I digress. We haggled, and I ended up paying $380 for it. Three-fifty would have probably been better. Don’t get me wrong, it’s a sweet board – it goes well and will last me a while – but with the use it’s seen and my penchant for honesty in online transactions, I’ll be lucky to get that much if I choose to sell it anytime soon.
What have I learned from this little experience? Well, I’ll first say that it helps not to be a compulsive maniac who’s willing to drive a couple hours because a board “might” be worth it. It also helps to take a step back and remind yourself that all that’s at stake is a couple hundred bucks and a surfboard. If there’s anything else at stake, such as high hopes of how sweet of a deal you’re scoring, you’re doing it wrong, and, for the most part, bound to be disappointed.
In all honesty, I find Craigslist fascinating.
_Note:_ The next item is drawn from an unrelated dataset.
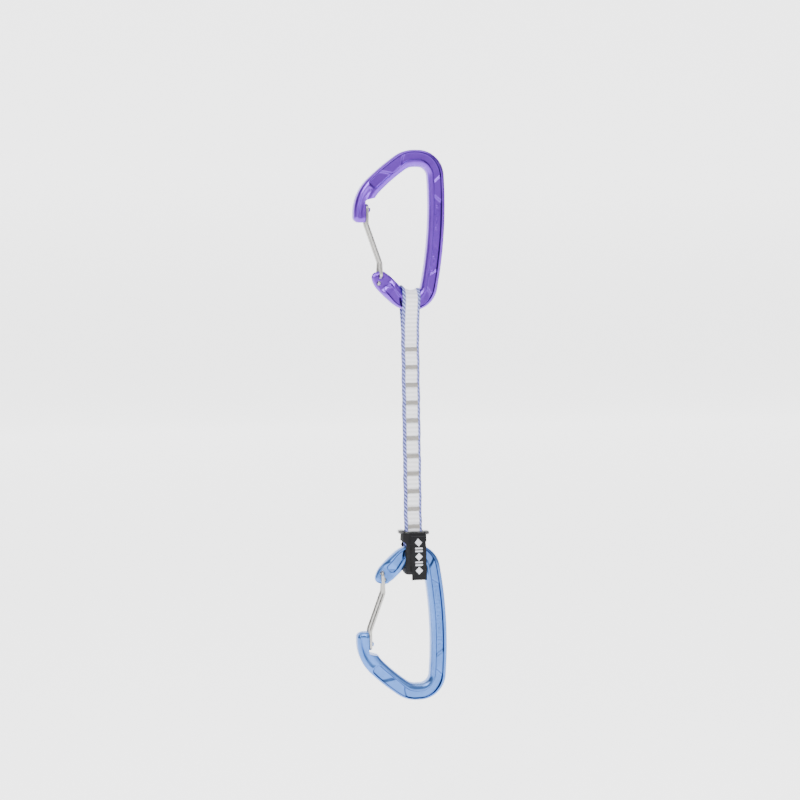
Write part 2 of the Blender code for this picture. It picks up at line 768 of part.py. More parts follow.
def keeper_sleeve(mat):
    """The textile sleeve: open at the top, closed below the eye, windows for the bar."""
    half_x, half_y = SLEEVE_WIDTH / 2, CAVITY_DEPTH + SLEEVE_WALL
    outline = rounded_box_outline(half_x, half_y, SLEEVE_EDGE)
    sleeve = upright_prism("keeper_sleeve", outline, KEEPER_X, SLEEVE_BOTTOM, SLEEVE_TOP, mat)
    inside = rounded_box_outline(half_x - SLEEVE_WALL, CAVITY_DEPTH, SLEEVE_EDGE - SLEEVE_WALL)
    cavity = upright_prism("sleeve_cavity", inside, KEEPER_X, SLEEVE_FLOOR, SLEEVE_TOP + 2.0)
    boolean(sleeve, cutter(cavity), "DIFFERENCE")
    boolean(sleeve, cutter(prism("sleeve_outline", sleeve_outline(), -2 * half_y, 2 * half_y)), "INTERSECT")
    window_top = LOWER_AXIS_Z + bar_reach(0.0) + WINDOW_CLEARANCE
    bridge = WEBBING_WIDTH / 2 + BRIDGE_CLEARANCE
    for name, x_low, x_high in (
        ("gate_side_window", KEEPER_X - 2 * half_x, LOWER_EYE.x - bridge),
        ("spine_side_window", LOWER_EYE.x + bridge, KEEPER_X + 2 * half_x),
    ):
        low = (x_low, -CAVITY_DEPTH, SLEEVE_BOTTOM - 1.0)
        high = (x_high, CAVITY_DEPTH, window_top)
        boolean(sleeve, cutter(block(name, low, high)), "DIFFERENCE")
    return sleeve


def keeper_rubber(mat):
    """The rubber band at the neck, with two ears that stand above the sleeve."""
    half_x = SLEEVE_WIDTH / 2 - SLEEVE_WALL - FIT
    half_y = CAVITY_DEPTH - FIT
    low = SLEEVE_TOP - RUBBER_HEIGHT
    high = SLEEVE_TOP + RUBBER_RISE
    band = rounded_box_outline(half_x, half_y, RUBBER_EDGE)
    rubber = upright_prism("keeper_rubber", band, KEEPER_X, low, high, mat)
    inside = rounded_box_outline(half_x - RUBBER_WALL, half_y - RUBBER_WALL, RUBBER_INNER_EDGE)
    hole = upright_prism("rubber_hole", inside, KEEPER_X, low - 1.0, high + 1.0)
    boolean(rubber, cutter(hole), "DIFFERENCE")
    for side, name in ((-1, "gate_side_ear"), (1, "spine_side_ear")):
        inner = KEEPER_X + side * (half_x - RUBBER_WALL * 0.6)
        outer = inner + side * EAR_SIZE
        x_low, x_high = min(inner, outer), max(inner, outer)
        ear = block(name, (x_low, -half_y * 0.5, SLEEVE_TOP + FIT), (x_high, half_y * 0.5, high + EAR_RISE))
        boolean(rubber, cutter(ear), "UNION")
    return rubber


def keeper_label(mat):
    """The woven strip on the sleeve's front; its lower end hangs free."""
    x = LABEL_X
    front = SLEEVE_FRONT - FIT - LABEL_THICKNESS
    low = (x - LABEL_WIDTH / 2, front, SLEEVE_TOP - LABEL_DROP - LABEL_LENGTH)
    high = (x + LABEL_WIDTH / 2, SLEEVE_FRONT - FIT, SLEEVE_TOP - LABEL_DROP)
    obj = block("keeper_label", low, high)
    obj.data.materials.append(mat)
    return obj


def label_stitch(mat):
    """The raised row of thread across the label's top."""
    x = LABEL_X
    face = SLEEVE_FRONT - FIT - LABEL_THICKNESS - FIT
    z = SLEEVE_TOP - STITCH_ROW_DROP
    pitch = STITCH_ROW_WIDTH / STITCH_COUNT
    profile = [(x - STITCH_ROW_WIDTH / 2, face)]
    for k in range(STITCH_COUNT):
        left = x - STITCH_ROW_WIDTH / 2 + k * pitch
        profile += [(left + 0.25 * pitch, face - STITCH_RISE), (left + 0.75 * pitch, face - STITCH_RISE)]
        profile.append((left + pitch, face - STITCH_VALLEY if k < STITCH_COUNT - 1 else face))
    rings = [[(px, py, level) for px, py in profile] for level in (z - STITCH_RISE, z + STITCH_RISE)]
    return mesh_object("label_stitch", *ring_loft(rings), mat)


def build():
    """Make every piece of the quickdraw."""
    for obj in list(bpy.data.objects):
        bpy.data.objects.remove(obj, do_unlink=True)
    violet = material("violet_anodised", (0.24, 0.16, 0.72), 0.32, 0.9)
    blue = material("light_blue_anodised", (0.22, 0.38, 0.74), 0.32, 0.9)
    steel = material("stainless_wire", (0.62, 0.62, 0.62), 0.3, 1.0)
    weave = material("white_webbing", (0.86, 0.86, 0.9), 0.85)
    thread = material("grey_thread", (0.5, 0.48, 0.46), 0.8)
    rubber = material("black_rubber", (0.02, 0.02, 0.02), 0.4)
    textile = material("black_textile", (0.025, 0.025, 0.028), 0.9)
    carabiner("upper", False, violet, steel)
    carabiner("lower", True, blue, steel)
    webbing(weave)
    for index in range(TACK_COUNT):
        bar_tack(index, thread)
    keeper_rubber(rubber)
    keeper_sleeve(textile)
    keeper_label(textile)
    label_stitch(thread)


build()
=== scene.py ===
"""Looks of a climbing quickdraw: two forged wire-gate carabiners and a sewn sling.

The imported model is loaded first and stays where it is.  Each class below holds the sizes of one
sub-assembly in millimetres, builds its meshes and dresses them.  +Z is up, the gates are on the
-X side and the front of the object looks along -Y.
"""

import logging
import math
from dataclasses import dataclass
from enum import Enum

import bmesh
import bpy
import numpy as np
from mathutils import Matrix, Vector
from mathutils.kdtree import KDTree

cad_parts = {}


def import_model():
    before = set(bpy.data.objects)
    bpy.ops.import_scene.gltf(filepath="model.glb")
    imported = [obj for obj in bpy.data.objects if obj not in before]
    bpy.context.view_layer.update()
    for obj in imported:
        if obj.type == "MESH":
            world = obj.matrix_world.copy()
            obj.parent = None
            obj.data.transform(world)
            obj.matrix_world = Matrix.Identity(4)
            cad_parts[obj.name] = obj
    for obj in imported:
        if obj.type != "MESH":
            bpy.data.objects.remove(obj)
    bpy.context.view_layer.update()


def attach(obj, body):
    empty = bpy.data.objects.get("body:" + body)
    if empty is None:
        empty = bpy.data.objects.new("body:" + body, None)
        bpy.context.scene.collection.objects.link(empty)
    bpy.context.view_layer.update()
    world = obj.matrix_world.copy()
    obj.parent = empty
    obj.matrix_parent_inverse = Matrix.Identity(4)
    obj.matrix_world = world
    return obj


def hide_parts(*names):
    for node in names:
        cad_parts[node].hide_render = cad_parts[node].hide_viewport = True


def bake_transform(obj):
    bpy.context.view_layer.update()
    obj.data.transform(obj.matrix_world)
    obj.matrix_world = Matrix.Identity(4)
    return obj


LOG = logging.getLogger("quickdraw")
MM = 0.001
Point = tuple[float, float, float]
Colour = tuple[float, float, float]


class Side(Enum):
    """Which of the two carabiners a piece belongs to."""

    UPPER = "upper"
    LOWER = "lower"


def smoothstep(x: np.ndarray | float) -> np.ndarray | float:
    """Ease from 0 to 1 while x goes from 0 to 1."""
    t = np.clip(x, 0.0, 1.0)
    return t * t * (3.0 - 2.0 * t)


def ramp(x: np.ndarray | float) -> np.ndarray | float:
    """Rise in a straight line from 0 to 1 while x goes from 0 to 1."""
    return np.clip(x, 0.0, 1.0)


def squared(v: np.ndarray, power: float) -> np.ndarray:
    """Bend a sine or cosine so that the circle it draws becomes a rounded square."""
    return np.sign(v) * np.abs(v) ** power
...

The lure of cheap goods, the idea of being able to score a sweet deal on a piece of equipment someone paid more for keeps people coming back. And on the other end of things, the ease with which one can lie just a little bit to get a better return on that new-board investment from two years ago keeps plenty of people on the sellers side trying to fleece the hell out of one another.
To be fair, though, there are some true gems out there on Craigslist, such as a 9’8″ Bob Miller volan-glassed pintail noserider that I scooped for $670 years ago in near-mint condition (above). If you spend enough time buying and selling boards to randos on the internet, eventually the good deals and the bad ones even out. And unless you’re willing to be one of the sharks out there and sell a shit board for more than it’s worth (please don’t be), don’t expect to make a profit.